Output the data that follows exactly, line for line.

Given material -
——————————

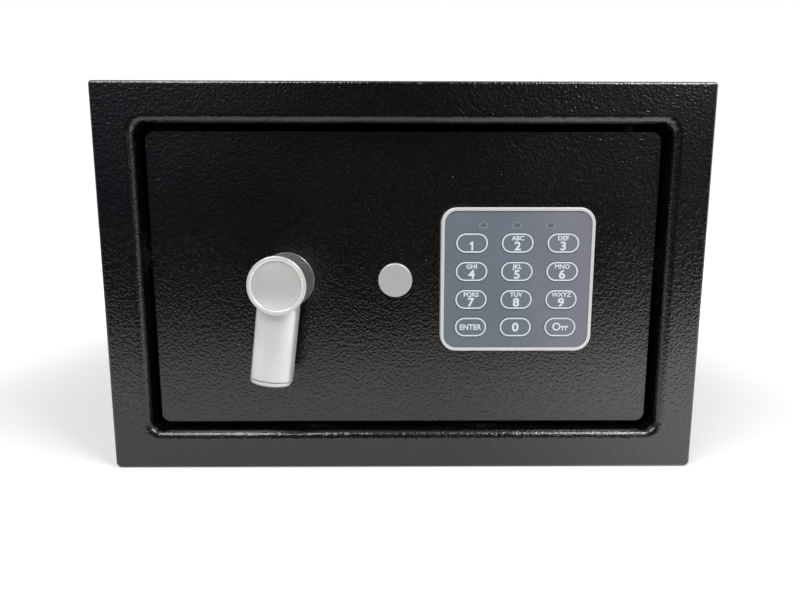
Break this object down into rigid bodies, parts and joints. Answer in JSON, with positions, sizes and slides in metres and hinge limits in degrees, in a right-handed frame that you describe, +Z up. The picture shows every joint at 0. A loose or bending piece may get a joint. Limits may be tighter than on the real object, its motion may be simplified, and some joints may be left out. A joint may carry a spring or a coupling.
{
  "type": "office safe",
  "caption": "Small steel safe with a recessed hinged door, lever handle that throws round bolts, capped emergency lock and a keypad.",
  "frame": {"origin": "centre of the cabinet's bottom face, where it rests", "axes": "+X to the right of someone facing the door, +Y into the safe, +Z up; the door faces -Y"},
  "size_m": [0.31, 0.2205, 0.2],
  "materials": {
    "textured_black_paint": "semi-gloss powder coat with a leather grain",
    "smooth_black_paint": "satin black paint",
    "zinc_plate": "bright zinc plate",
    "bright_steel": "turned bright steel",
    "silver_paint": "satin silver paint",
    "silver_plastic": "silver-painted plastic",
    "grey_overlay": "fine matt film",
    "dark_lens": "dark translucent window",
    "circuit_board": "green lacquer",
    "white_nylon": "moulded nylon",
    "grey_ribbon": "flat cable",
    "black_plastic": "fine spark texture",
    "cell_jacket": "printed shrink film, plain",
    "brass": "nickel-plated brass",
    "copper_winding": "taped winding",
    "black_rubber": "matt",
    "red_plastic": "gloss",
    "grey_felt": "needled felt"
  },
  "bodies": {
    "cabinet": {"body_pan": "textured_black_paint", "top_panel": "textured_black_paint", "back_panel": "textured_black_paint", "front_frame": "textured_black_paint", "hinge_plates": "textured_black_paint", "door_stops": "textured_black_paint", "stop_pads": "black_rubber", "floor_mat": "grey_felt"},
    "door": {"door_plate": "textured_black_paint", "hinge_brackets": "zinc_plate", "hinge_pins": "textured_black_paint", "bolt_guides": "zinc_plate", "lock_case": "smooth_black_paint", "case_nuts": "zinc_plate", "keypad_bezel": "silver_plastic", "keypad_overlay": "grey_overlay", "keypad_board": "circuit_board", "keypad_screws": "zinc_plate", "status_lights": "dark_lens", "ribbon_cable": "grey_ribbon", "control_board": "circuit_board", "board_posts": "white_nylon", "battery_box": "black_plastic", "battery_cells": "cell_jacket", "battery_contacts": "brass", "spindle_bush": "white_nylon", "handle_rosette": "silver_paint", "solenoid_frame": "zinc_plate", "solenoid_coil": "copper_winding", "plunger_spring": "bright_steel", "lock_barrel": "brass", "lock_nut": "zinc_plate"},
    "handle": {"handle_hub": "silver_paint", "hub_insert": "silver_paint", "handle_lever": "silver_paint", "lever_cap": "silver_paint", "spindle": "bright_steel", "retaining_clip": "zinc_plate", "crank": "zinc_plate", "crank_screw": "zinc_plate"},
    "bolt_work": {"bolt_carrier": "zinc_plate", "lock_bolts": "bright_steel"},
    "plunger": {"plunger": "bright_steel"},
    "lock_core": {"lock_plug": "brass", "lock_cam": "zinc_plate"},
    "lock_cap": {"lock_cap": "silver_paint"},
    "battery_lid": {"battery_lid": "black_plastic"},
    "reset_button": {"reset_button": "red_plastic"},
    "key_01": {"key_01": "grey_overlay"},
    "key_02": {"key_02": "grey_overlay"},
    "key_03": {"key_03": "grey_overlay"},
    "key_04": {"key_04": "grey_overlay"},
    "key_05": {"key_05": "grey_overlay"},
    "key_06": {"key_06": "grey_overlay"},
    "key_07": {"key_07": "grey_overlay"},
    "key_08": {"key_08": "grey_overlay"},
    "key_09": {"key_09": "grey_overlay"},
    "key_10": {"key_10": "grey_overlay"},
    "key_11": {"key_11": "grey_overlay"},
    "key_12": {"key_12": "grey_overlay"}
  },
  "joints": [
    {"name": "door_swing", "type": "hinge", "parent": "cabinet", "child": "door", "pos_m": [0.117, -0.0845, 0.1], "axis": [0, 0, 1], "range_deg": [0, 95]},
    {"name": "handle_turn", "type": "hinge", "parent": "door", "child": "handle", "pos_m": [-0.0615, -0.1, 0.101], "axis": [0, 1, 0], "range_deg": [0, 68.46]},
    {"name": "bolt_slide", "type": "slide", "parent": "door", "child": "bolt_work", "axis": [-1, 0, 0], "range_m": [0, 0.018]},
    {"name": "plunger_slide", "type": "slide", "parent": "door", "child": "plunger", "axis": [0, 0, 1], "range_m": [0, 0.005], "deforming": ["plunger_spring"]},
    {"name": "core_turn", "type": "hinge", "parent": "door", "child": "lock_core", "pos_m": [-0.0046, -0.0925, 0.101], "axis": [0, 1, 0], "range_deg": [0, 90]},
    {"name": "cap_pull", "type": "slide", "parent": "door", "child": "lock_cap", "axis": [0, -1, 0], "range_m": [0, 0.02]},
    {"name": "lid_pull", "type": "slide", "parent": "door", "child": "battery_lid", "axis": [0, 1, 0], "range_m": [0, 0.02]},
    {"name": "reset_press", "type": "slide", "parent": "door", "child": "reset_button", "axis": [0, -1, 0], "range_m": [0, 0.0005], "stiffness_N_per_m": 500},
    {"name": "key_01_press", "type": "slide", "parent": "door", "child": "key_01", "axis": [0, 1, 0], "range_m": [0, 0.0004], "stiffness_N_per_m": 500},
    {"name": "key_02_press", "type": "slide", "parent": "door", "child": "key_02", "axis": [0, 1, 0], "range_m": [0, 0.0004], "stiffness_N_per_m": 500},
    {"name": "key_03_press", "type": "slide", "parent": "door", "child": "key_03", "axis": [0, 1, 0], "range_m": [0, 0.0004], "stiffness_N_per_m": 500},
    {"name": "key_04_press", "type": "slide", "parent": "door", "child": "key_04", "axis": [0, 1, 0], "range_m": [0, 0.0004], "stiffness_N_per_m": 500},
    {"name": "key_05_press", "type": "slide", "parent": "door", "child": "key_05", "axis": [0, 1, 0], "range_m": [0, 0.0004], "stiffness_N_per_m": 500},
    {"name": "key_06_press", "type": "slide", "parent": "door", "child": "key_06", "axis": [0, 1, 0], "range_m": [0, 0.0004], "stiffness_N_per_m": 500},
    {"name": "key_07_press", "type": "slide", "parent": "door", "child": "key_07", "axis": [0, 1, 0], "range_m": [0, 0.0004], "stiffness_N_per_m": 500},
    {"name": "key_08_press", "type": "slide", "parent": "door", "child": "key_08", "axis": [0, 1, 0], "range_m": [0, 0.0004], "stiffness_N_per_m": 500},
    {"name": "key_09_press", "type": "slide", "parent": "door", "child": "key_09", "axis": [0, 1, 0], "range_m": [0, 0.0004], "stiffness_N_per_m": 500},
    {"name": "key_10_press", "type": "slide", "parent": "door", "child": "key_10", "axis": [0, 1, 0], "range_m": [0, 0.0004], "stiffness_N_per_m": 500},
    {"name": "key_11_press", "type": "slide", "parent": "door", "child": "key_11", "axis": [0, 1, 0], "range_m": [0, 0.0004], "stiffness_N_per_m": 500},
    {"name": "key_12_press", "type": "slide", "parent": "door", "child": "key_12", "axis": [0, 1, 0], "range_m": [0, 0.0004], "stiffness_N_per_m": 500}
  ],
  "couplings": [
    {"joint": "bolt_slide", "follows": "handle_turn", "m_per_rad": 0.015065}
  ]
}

——————————

Answer to the exercise -
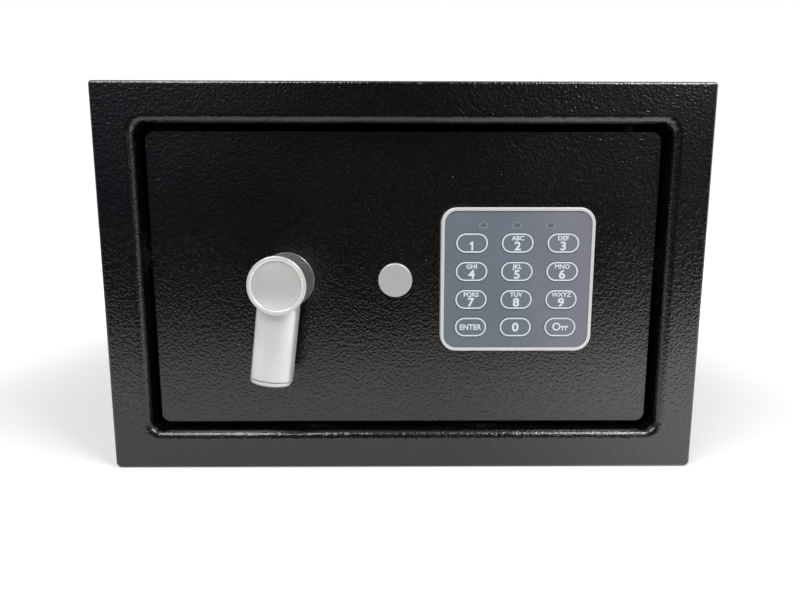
Break this object down into rigid bodies, parts and joints. Answer in JSON, with positions, sizes and slides in metres and hinge limits in degrees, in a right-handed frame that you describe, +Z up. The picture shows every joint at 0. A loose or bending piece may get a joint. Limits may be tighter than on the real object, its motion may be simplified, and some joints may be left out. A joint may carry a spring or a coupling.
{
  "type": "office safe",
  "caption": "Small steel safe with a recessed hinged door, lever handle that throws round bolts, capped emergency lock and a keypad.",
  "frame": {"origin": "centre of the cabinet's bottom face, where it rests", "axes": "+X to the right of someone facing the door, +Y into the safe, +Z up; the door faces -Y"},
  "size_m": [0.31, 0.2205, 0.2],
  "materials": {
    "textured_black_paint": "semi-gloss powder coat with a leather grain",
    "smooth_black_paint": "satin black paint",
    "zinc_plate": "bright zinc plate",
    "bright_steel": "turned bright steel",
    "silver_paint": "satin silver paint",
    "silver_plastic": "silver-painted plastic",
    "grey_overlay": "fine matt film",
    "dark_lens": "dark translucent window",
    "circuit_board": "green lacquer",
    "white_nylon": "moulded nylon",
    "grey_ribbon": "flat cable",
    "black_plastic": "fine spark texture",
    "cell_jacket": "printed shrink film, plain",
    "brass": "nickel-plated brass",
    "copper_winding": "taped winding",
    "black_rubber": "matt",
    "red_plastic": "gloss",
    "grey_felt": "needled felt"
  },
  "bodies": {
    "cabinet": {"body_pan": "textured_black_paint", "top_panel": "textured_black_paint", "back_panel": "textured_black_paint", "front_frame": "textured_black_paint", "hinge_plates": "textured_black_paint", "door_stops": "textured_black_paint", "stop_pads": "black_rubber", "floor_mat": "grey_felt"},
    "door": {"door_plate": "textured_black_paint", "hinge_brackets": "zinc_plate", "hinge_pins": "textured_black_paint", "bolt_guides": "zinc_plate", "lock_case": "smooth_black_paint", "case_nuts": "zinc_plate", "keypad_bezel": "silver_plastic", "keypad_overlay": "grey_overlay", "keypad_board": "circuit_board", "keypad_screws": "zinc_plate", "status_lights": "dark_lens", "ribbon_cable": "grey_ribbon", "control_board": "circuit_board", "board_posts": "white_nylon", "battery_box": "black_plastic", "battery_cells": "cell_jacket", "battery_contacts": "brass", "spindle_bush": "white_nylon", "handle_rosette": "silver_paint", "solenoid_frame": "zinc_plate", "solenoid_coil": "copper_winding", "plunger_spring": "bright_steel", "lock_barrel": "brass", "lock_nut": "zinc_plate"},
    "handle": {"handle_hub": "silver_paint", "hub_insert": "silver_paint", "handle_lever": "silver_paint", "lever_cap": "silver_paint", "spindle": "bright_steel", "retaining_clip": "zinc_plate", "crank": "zinc_plate", "crank_screw": "zinc_plate"},
    "bolt_work": {"bolt_carrier": "zinc_plate", "lock_bolts": "bright_steel"},
    "plunger": {"plunger": "bright_steel"},
    "lock_core": {"lock_plug": "brass", "lock_cam": "zinc_plate"},
    "lock_cap": {"lock_cap": "silver_paint"},
    "battery_lid": {"battery_lid": "black_plastic"},
    "reset_button": {"reset_button": "red_plastic"},
    "key_01": {"key_01": "grey_overlay"},
    "key_02": {"key_02": "grey_overlay"},
    "key_03": {"key_03": "grey_overlay"},
    "key_04": {"key_04": "grey_overlay"},
    "key_05": {"key_05": "grey_overlay"},
    "key_06": {"key_06": "grey_overlay"},
    "key_07": {"key_07": "grey_overlay"},
    "key_08": {"key_08": "grey_overlay"},
    "key_09": {"key_09": "grey_overlay"},
    "key_10": {"key_10": "grey_overlay"},
    "key_11": {"key_11": "grey_overlay"},
    "key_12": {"key_12": "grey_overlay"}
  },
  "joints": [
    {"name": "door_swing", "type": "hinge", "parent": "cabinet", "child": "door", "pos_m": [0.117, -0.0845, 0.1], "axis": [0, 0, 1], "range_deg": [0, 95]},
    {"name": "handle_turn", "type": "hinge", "parent": "door", "child": "handle", "pos_m": [-0.0615, -0.1, 0.101], "axis": [0, 1, 0], "range_deg": [0, 68.46]},
    {"name": "bolt_slide", "type": "slide", "parent": "door", "child": "bolt_work", "axis": [-1, 0, 0], "range_m": [0, 0.018]},
    {"name": "plunger_slide", "type": "slide", "parent": "door", "child": "plunger", "axis": [0, 0, 1], "range_m": [0, 0.005], "deforming": ["plunger_spring"]},
    {"name": "core_turn", "type": "hinge", "parent": "door", "child": "lock_core", "pos_m": [-0.0046, -0.0925, 0.101], "axis": [0, 1, 0], "range_deg": [0, 90]},
    {"name": "cap_pull", "type": "slide", "parent": "door", "child": "lock_cap", "axis": [0, -1, 0], "range_m": [0, 0.02]},
    {"name": "lid_pull", "type": "slide", "parent": "door", "child": "battery_lid", "axis": [0, 1, 0], "range_m": [0, 0.02]},
    {"name": "reset_press", "type": "slide", "parent": "door", "child": "reset_button", "axis": [0, -1, 0], "range_m": [0, 0.0005], "stiffness_N_per_m": 500},
    {"name": "key_01_press", "type": "slide", "parent": "door", "child": "key_01", "axis": [0, 1, 0], "range_m": [0, 0.0004], "stiffness_N_per_m": 500},
    {"name": "key_02_press", "type": "slide", "parent": "door", "child": "key_02", "axis": [0, 1, 0], "range_m": [0, 0.0004], "stiffness_N_per_m": 500},
    {"name": "key_03_press", "type": "slide", "parent": "door", "child": "key_03", "axis": [0, 1, 0], "range_m": [0, 0.0004], "stiffness_N_per_m": 500},
    {"name": "key_04_press", "type": "slide", "parent": "door", "child": "key_04", "axis": [0, 1, 0], "range_m": [0, 0.0004], "stiffness_N_per_m": 500},
    {"name": "key_05_press", "type": "slide", "parent": "door", "child": "key_05", "axis": [0, 1, 0], "range_m": [0, 0.0004], "stiffness_N_per_m": 500},
    {"name": "key_06_press", "type": "slide", "parent": "door", "child": "key_06", "axis": [0, 1, 0], "range_m": [0, 0.0004], "stiffness_N_per_m": 500},
    {"name": "key_07_press", "type": "slide", "parent": "door", "child": "key_07", "axis": [0, 1, 0], "range_m": [0, 0.0004], "stiffness_N_per_m": 500},
    {"name": "key_08_press", "type": "slide", "parent": "door", "child": "key_08", "axis": [0, 1, 0], "range_m": [0, 0.0004], "stiffness_N_per_m": 500},
    {"name": "key_09_press", "type": "slide", "parent": "door", "child": "key_09", "axis": [0, 1, 0], "range_m": [0, 0.0004], "stiffness_N_per_m": 500},
    {"name": "key_10_press", "type": "slide", "parent": "door", "child": "key_10", "axis": [0, 1, 0], "range_m": [0, 0.0004], "stiffness_N_per_m": 500},
    {"name": "key_11_press", "type": "slide", "parent": "door", "child": "key_11", "axis": [0, 1, 0], "range_m": [0, 0.0004], "stiffness_N_per_m": 500},
    {"name": "key_12_press", "type": "slide", "parent": "door", "child": "key_12", "axis": [0, 1, 0], "range_m": [0, 0.0004], "stiffness_N_per_m": 500}
  ],
  "couplings": [
    {"joint": "bolt_slide", "follows": "handle_turn", "m_per_rad": 0.015065}
  ]
}